52. Şimdiye dek onların tanrı olmadığından kuşku duyan bir kişi
bulunabilir mi?
53. Bir ülkeye kral atayamazlar, insanlar için yağmur yağdıramazlar,
54. kendi işlerini düzenleyemezler, hırsızlığa uğrayan kişiyi
kurtaramazlar. Gökyüzü ile yeryüzü arasında uçan kargalar kadar çaresizdirler.
55. Altın ya da gümüşle kaplı bu tahta tanrıların bulunduğu
tapınak yanacak olursa, kâhinler güvenli bir yer arayıp kaçışırlar. Oysa tahta
tanrılar orada durup kiriş gibi yanarlar.
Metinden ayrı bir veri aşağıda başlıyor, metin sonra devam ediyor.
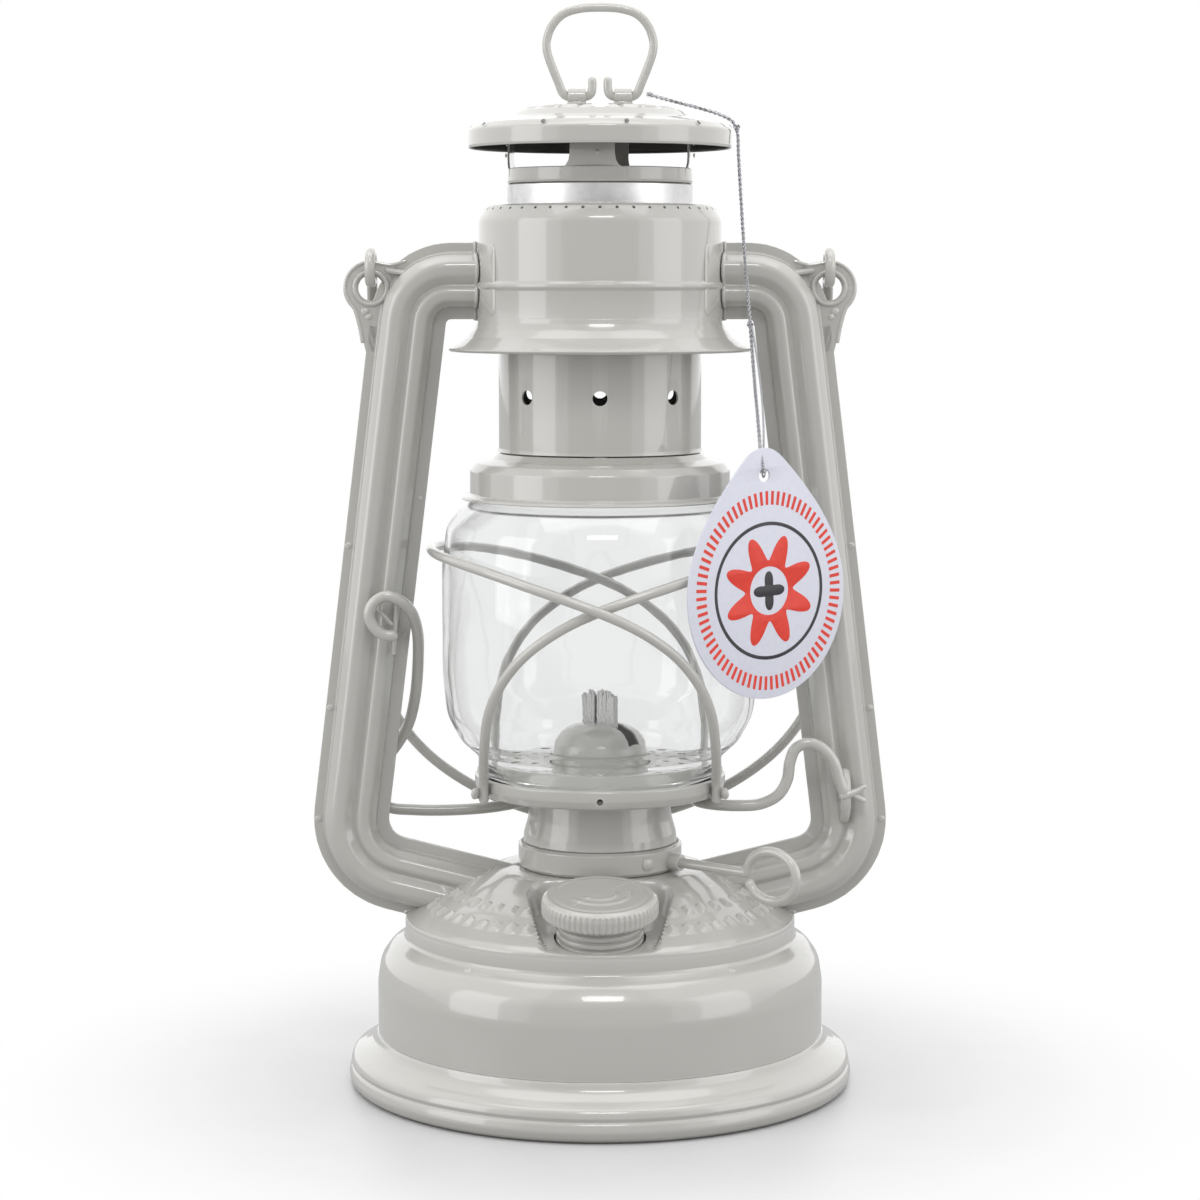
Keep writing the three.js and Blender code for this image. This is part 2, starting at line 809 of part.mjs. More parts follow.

56. Onlar krala ya da düşmanlara karşı koyamazlar. Bu ortamda
onların tanrı olduğunu biri düşünebilir ya da söyleyebilir mi?
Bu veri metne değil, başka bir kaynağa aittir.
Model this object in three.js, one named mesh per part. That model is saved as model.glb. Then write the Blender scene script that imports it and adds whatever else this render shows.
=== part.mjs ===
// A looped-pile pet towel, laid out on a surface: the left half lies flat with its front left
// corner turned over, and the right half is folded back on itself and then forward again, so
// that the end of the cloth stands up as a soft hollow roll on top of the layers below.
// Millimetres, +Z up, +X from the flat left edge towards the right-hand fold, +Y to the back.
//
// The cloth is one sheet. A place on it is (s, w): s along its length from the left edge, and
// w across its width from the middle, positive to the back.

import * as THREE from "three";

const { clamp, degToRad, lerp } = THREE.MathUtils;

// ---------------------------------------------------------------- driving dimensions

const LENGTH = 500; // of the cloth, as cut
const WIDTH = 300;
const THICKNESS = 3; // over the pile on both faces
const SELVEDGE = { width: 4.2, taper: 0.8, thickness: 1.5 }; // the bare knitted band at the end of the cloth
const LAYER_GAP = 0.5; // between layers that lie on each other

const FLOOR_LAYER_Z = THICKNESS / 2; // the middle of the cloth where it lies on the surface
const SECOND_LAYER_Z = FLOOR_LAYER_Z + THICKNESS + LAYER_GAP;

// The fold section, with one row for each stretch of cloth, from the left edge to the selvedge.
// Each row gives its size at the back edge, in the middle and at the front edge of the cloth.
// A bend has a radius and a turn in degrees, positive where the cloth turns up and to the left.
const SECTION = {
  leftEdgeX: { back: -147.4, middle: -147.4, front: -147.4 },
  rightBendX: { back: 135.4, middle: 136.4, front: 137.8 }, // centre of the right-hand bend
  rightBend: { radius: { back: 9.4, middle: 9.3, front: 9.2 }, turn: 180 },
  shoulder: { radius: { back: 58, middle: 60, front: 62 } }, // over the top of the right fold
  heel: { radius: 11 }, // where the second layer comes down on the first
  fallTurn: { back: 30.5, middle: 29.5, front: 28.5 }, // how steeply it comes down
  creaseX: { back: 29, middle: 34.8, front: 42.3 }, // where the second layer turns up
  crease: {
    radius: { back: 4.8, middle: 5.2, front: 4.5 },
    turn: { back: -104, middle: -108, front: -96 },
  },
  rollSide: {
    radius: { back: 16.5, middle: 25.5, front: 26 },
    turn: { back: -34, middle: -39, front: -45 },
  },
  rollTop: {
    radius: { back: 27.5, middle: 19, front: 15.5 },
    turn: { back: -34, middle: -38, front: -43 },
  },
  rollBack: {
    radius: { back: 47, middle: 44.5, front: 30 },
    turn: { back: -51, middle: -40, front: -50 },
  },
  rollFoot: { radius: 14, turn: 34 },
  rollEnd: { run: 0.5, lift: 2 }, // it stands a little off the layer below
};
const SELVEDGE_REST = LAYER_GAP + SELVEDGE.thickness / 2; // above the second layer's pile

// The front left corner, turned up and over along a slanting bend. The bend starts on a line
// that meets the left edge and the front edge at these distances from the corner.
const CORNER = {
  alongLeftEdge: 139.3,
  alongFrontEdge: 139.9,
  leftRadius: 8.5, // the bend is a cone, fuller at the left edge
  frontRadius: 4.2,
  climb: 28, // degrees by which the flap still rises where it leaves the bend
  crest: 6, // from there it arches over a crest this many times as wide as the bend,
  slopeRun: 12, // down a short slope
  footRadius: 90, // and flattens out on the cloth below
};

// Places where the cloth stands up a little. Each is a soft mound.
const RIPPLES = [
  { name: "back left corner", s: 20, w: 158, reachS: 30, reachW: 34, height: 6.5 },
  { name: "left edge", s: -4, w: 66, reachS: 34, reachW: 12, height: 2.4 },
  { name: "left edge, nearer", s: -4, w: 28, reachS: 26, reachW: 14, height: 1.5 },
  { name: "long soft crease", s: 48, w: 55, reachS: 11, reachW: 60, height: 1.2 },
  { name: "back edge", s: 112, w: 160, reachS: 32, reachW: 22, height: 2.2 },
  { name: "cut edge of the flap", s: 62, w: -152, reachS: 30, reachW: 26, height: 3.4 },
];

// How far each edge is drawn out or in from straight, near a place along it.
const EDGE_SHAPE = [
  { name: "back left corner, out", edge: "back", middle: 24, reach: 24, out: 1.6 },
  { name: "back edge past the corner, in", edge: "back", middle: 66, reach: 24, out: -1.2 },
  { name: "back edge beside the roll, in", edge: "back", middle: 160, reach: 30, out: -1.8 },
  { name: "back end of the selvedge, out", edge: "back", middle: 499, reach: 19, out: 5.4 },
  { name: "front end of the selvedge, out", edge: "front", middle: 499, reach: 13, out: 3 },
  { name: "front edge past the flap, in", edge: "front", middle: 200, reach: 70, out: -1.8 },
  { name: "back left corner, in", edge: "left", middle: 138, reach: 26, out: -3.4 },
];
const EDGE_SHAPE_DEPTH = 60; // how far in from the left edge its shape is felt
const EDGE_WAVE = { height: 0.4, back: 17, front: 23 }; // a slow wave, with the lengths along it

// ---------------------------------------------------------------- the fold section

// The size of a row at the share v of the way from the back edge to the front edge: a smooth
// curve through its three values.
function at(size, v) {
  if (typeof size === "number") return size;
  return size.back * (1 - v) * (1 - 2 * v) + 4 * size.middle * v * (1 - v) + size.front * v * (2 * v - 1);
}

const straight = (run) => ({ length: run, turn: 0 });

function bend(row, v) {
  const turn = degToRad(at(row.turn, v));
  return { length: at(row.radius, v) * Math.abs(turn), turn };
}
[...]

57. Altın ya da gümüşle kaplı bu tahta tanrılar hırsızlara ya da
çapulculara karşı koyamazlar.
58. Şiddete başvuran kişiler onların altın ya da gümüşünü
çalabilir, giysilerini alıp gidebilir. Bu tanrılar kendi başlarının çaresine
bile bakamazlar.
59. Bu düzmece
tanrılardan biri olmaktansa, yürekliliğini gösteren bir kral ya da bir evde
sahibinin işine yarayan bir kap olmak daha iyidir. Bu düzmece tanrılardan biri
olmaktansa, içeridekileri koruyan bir ev kapısı olmak daha iyidir. Bu düzmece
tanrılardan biri olmaktansa, sarayda bir tahta kolon olmak daha iyidir.
60. Güneş, ay ve
yıldızlar parlaktır. Onların yapacağı bir iş vardır, onlar yumuşak başlıdır.
61. Aynı biçimde
şimşek çakınca çok uzaklardan görünür, rüzgâr tüm ülkelerde eser.
62. Bulutlar
Tanrı'nın buyruğuna uyup tüm dünyanın üstünden geçer.
63. Ateş yukarıdan
verilen buyruğa uyarak dağları ve ormanları yakar. Ama bu tanrılar gösterişte
ya da güçte onlara eşit değildir.
64. Bu ortamda
kişi bunların tanrı olduğunu düşünemez ya da söyleyemez, çünkü adaleti
sağlamaya ya da insanlara iyilik yapmaya bunların gücü yetmez.
65. 0nun için
bunların tanrı olmadığını bildiğinize göre, onlardan korkmayın.
66. Onlar lanetleyemezler, kralları kutsayamazlar.
67. Ne uluslar
için gökte işaretler oluşturabilirler, ne güneş gibi parlayabilirler, ne de ay
gibi ışık saçabilirler.
68. Hayvanlar
onlardan daha iyi durumdadır, çünkü bir sığınak arayabilirler ve kendilerine
bakabilirler.
69. Bunların
tanrı oldukları konusunda en ufak bir kanıt yoktur, onlardan korkmayın!
70. Altın ve
gümüş kaplı tahta tanrılar bir kavun tarlasındaki korkuluk gibidirler, hiç bir
şeyi koruyamazlar.
71. Ondan öte
altın ve gümüş kaplı tahta tanrılar bir bahçedeki dikenli çalılık gibidir, her
hangi bir kuş üstüne konabilir. Ya da karanlığa atılmış bir ceset gibidir.
72. Bunların
sırtında çürüyen mor renkli süslü ketene bakınca tanrı olmadıklarını
anlarsınız. Sonunda onları da yavaş yavaş yiyip bitirecekler ve ülkeyi rezil
edecekler.
73. Demek oluyor
ki, putu olmayan erdemli kişi yeğ tutulur, çünkü o asla rezil olmaz.